The lack of electricity is one of the major constraints to growth in Africa. While average electricity use per capita is 182 KW/hr in Africa, it is 6,500 KW/hr in Europe and 13,000 KW/hr in USA. Africa cannot develop in the dark. Farmers cannot store food, irrigation systems can't function and food agribusiness and industries can't operate for lack of power. Lacking power, African agro-industries operate at a high cost and become uncompetitive.

Therefore solving the challenge of electricity is crucial to overall rural development. That's why the African development bank has launched the new deal on energy, to accelerate universal access to electricity in Africa within ten years. The Bank is investing $12 billion in energy in the next five years, to leverage $45-50 billion from the private sector. Last year alone, the Bank supported 3.3 million Africans to be connected to electricity.

We've invested in the largest solar power plant in the world, in Morocco, helped build the largest wind power plant in Africa in Kenya. We've set up a new $500 million facility for energy inclusion to drive investments in small and medium size renewable energy companies. Off grid power systems will be rapidly expanded across rural Africa, scaling up successful off grid businesses. Our goal is to connect 75 million people to electricity via off grid systems. With rural off grid power, drip irrigation systems, solar powered pumps, will help boost food productivity and unleash agro-processing revolution across rural areas.

Too much food also goes to waste in Africa. The volume of wasted food is enough to feed 300 million people. So, just eliminating the food losses can more than feed them all. Yet, the major food processing companies in Africa are located in the urban areas, far from zones of food production. Part of the challenge, of course, is the lack of enabling infrastructure in rural areas. We must do a better job in reducing food losses along the food chain, improve food distribution and target supplementary food supplies to poorer households.

To turn this around, African countries should develop Staple Food Processing and Agro-allied Industrial Zones. These staple food-processing zones will be enabled with infrastructure, roads, irrigation, water and electricity, which will reduce the high costs facing agribusiness and food processing companies. The companies should be provided special tax incentives for locating within staple food processing zones, close to production zones.

Such a move will lead to industrial scale processing and value addition to all crops, livestock and fisheries products in Africa. They will create huge markets for farmers, change the face of rural economies and create massive amounts of jobs. Staple food processing and agro-allied industrial zones will transform rural Africa from zones of economic misery to zones of economic prosperity. These zones will also allow Africa to move into agro-industrialization and become a global player in feeding the world.

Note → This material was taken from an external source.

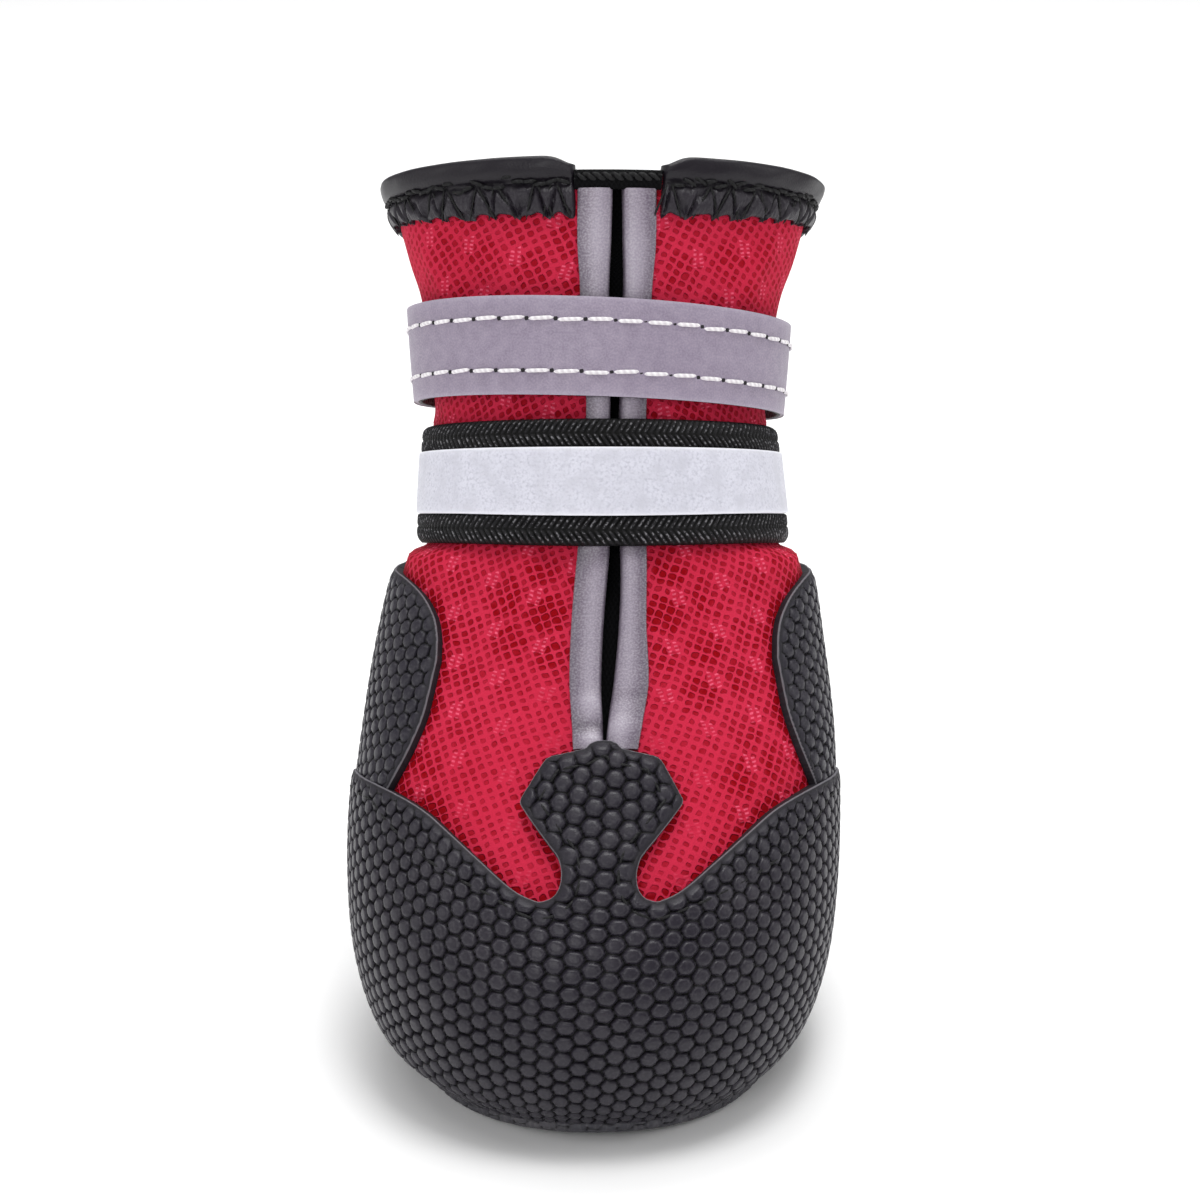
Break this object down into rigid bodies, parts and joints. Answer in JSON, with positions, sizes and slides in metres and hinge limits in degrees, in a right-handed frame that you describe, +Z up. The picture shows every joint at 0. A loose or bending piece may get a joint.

I know when I say feeding the world, some of you may cringe and wonder how? Well, let me tell you that Africa is already contributing a significant share to feeding the world! Africa accounts for 75% of the world's cocoa production. Talk of chocolates and your mind goes to Belgium, Switzerland, but definitely not Côte d'Ivoire, or Ghana, which together account for 65% of total cocoa bean production. Over $100 billion is made in revenue each year from chocolates alone, but Africa receives just 2% of this.

The reason is that Africa exports just raw cocoa beans. Africa is stuck at the bottom of the cocoa value chain, dominated, instead of dominating, in what it is the leading producer. This is what we must change. Africa must not be locked at the bottom of the global value chains; it must rapidly add value to what it is the world's leading producer of.

Africa accounts for over 23% of global production of coffee, with Ethiopia and Uganda, among the world's leading producers. Africa is the highest producer of millet in the world. Africa is the highest producer of shear butter globally. Africa is the world's highest producer of cassava. Africa is also the world's largest producer of plantains, and number one producer of cola nuts.

If you are like me, I like to have sesame seeds on my hamburgers. Well, over 55% of the sesame you eat is produced by Africa. Africa produces 146 million tons out of the 268 million tons of cassava in the world – or 55%. Africa produces 5.4 million tons of the 5.6 million tons of cowpeas globally – or 96%. Africa produces 12 million out of the 28 million tons of millet globally – or 43%. And Africa produces 29 million tons of the 69 million tons of sorghum globally - or 42%.

But producing raw materials is not enough. It is time for Africa to move to the top of the global food value chains, through agro-industrialization and adding value to all of what it produces. The secret of the wealth of nations is clear: rich nations process all of what they produce – whether in agriculture, minerals, oil and gas or services – while poor nations export raw materials.

The price of cotton may decline, but never the price of textile and garments. The price of cocoa may decline but never the price of chocolates. The price of coffee beans may decline but never the price of brewed specialty coffee at Starbucks! That is why the African Development Bank has launched the largest effort in its over 50 years history to transform Africa’s agriculture. The focus is to make agriculture Africa’s largest wealth creating sector, with inclusive growth, and to take Africa to the top of the global value chains in food and agriculture.

The Feed Africa strategy launched by the Bank has as its target making Africa self-sufficient in food within ten years, driving agro-industrial development and making the continent competitive in global food and agriculture markets. To push this agenda, the African Development Bank will be investing $24 billion in agriculture and agribusiness over the next ten years.

We make this investment because we are taking a very good bet on Africa: that Africa has the land to feed itself. We are taking a bet that with agriculture as a business, Africa will unlock its massive agriculture potential. We are taking a bet that as Africa embarks on an unprecedented agricultural industrialization, it will be able to unleash a prosperity that will also lift millions out of poverty, creating new zones of prosperity all across our rural areas.

I know that it is a bet that’s well worth it. Today, thousands of Africa’s youth, especially university and college graduates have got the message and are flocking into agriculture as a business. They will totally transform African agriculture. They will unleash Africa into a global powerhouse in food. They will make agriculture the new wealth sector of Africa - and by so doing unleash Africa’s capacity towards feeding the world.

For agriculture was Africa’s past, but in agriculture as a business lies Africa’s great and prosperous future! The solution is at our fingertips. The answers are in our hands. The vision can and will become a reality in our time.